PROBLEM – Find the lines that include the string "behind" and report how many there are. Give no other text.

↓↓↓

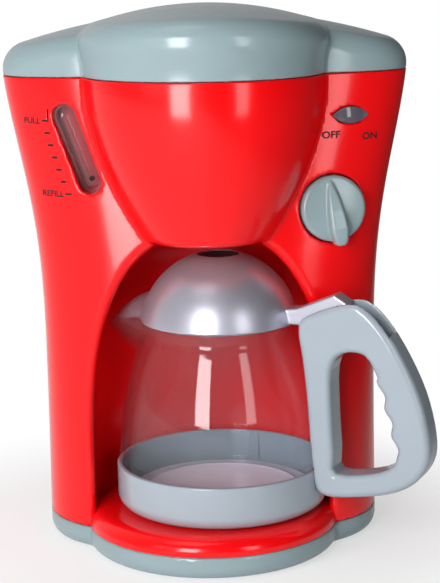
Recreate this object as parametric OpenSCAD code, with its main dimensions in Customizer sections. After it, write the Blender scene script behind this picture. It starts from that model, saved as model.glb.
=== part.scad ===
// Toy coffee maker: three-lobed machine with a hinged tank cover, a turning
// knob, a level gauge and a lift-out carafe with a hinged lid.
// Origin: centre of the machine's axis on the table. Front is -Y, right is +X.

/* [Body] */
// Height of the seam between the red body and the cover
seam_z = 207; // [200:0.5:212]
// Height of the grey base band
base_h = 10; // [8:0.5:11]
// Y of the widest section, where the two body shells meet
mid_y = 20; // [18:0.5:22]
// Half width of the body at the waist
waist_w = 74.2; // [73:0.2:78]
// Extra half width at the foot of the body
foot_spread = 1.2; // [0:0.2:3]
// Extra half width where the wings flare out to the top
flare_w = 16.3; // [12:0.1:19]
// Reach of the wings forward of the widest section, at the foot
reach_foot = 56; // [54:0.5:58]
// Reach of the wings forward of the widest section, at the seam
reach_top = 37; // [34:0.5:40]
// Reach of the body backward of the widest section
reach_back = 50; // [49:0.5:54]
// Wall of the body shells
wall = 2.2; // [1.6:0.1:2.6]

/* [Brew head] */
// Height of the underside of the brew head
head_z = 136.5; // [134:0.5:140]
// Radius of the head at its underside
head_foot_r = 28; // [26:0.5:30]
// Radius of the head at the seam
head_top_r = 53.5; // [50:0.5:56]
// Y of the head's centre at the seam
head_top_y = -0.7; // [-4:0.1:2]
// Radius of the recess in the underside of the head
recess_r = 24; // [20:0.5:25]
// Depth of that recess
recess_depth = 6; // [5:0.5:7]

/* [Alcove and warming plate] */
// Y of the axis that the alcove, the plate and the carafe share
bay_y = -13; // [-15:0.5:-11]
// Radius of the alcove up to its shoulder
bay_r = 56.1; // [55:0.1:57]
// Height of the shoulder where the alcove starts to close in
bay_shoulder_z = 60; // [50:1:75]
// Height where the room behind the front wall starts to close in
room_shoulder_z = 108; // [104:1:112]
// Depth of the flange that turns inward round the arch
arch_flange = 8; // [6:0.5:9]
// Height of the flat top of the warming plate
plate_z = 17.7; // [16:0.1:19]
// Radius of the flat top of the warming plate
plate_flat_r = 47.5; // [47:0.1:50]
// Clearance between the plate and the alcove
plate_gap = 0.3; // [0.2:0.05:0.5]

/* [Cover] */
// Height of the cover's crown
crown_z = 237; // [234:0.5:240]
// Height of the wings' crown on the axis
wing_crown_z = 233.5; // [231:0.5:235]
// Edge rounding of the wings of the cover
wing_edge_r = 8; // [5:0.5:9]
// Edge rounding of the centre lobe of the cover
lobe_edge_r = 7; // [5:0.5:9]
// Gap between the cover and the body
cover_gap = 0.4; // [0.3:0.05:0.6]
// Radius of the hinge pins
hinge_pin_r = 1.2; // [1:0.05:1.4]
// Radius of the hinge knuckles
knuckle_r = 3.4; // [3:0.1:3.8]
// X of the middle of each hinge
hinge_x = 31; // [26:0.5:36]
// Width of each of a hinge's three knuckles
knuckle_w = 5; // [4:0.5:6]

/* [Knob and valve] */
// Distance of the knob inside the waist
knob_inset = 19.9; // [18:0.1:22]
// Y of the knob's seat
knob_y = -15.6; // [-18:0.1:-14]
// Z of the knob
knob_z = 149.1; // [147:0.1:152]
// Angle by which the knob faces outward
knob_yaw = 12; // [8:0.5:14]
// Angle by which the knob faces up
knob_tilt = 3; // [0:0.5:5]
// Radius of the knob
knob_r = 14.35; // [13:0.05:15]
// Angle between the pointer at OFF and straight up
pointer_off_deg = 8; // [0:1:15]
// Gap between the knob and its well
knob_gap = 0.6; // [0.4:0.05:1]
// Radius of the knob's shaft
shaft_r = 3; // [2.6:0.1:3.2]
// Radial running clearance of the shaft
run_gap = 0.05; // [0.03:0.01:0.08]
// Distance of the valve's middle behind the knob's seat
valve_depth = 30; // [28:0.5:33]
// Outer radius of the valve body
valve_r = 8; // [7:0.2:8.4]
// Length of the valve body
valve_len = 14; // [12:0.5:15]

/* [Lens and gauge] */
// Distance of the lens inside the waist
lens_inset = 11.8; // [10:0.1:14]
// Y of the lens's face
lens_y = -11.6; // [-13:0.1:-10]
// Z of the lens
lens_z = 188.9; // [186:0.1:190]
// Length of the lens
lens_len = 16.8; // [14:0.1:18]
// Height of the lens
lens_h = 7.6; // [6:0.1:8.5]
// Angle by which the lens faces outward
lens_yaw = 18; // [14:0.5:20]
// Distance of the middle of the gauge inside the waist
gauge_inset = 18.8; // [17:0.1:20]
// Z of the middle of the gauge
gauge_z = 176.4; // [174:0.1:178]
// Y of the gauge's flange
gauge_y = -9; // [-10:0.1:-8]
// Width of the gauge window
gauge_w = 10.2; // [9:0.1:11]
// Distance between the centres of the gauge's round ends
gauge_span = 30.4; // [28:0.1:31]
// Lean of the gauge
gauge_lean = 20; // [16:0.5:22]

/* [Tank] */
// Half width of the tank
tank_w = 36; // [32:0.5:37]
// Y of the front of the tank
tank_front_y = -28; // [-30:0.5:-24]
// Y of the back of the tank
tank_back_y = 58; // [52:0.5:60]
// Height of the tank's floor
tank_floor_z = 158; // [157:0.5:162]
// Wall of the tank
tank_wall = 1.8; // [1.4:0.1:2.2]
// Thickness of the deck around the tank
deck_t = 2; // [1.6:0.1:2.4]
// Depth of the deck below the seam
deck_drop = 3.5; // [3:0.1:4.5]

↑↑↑

CORRECT ANSWER – 3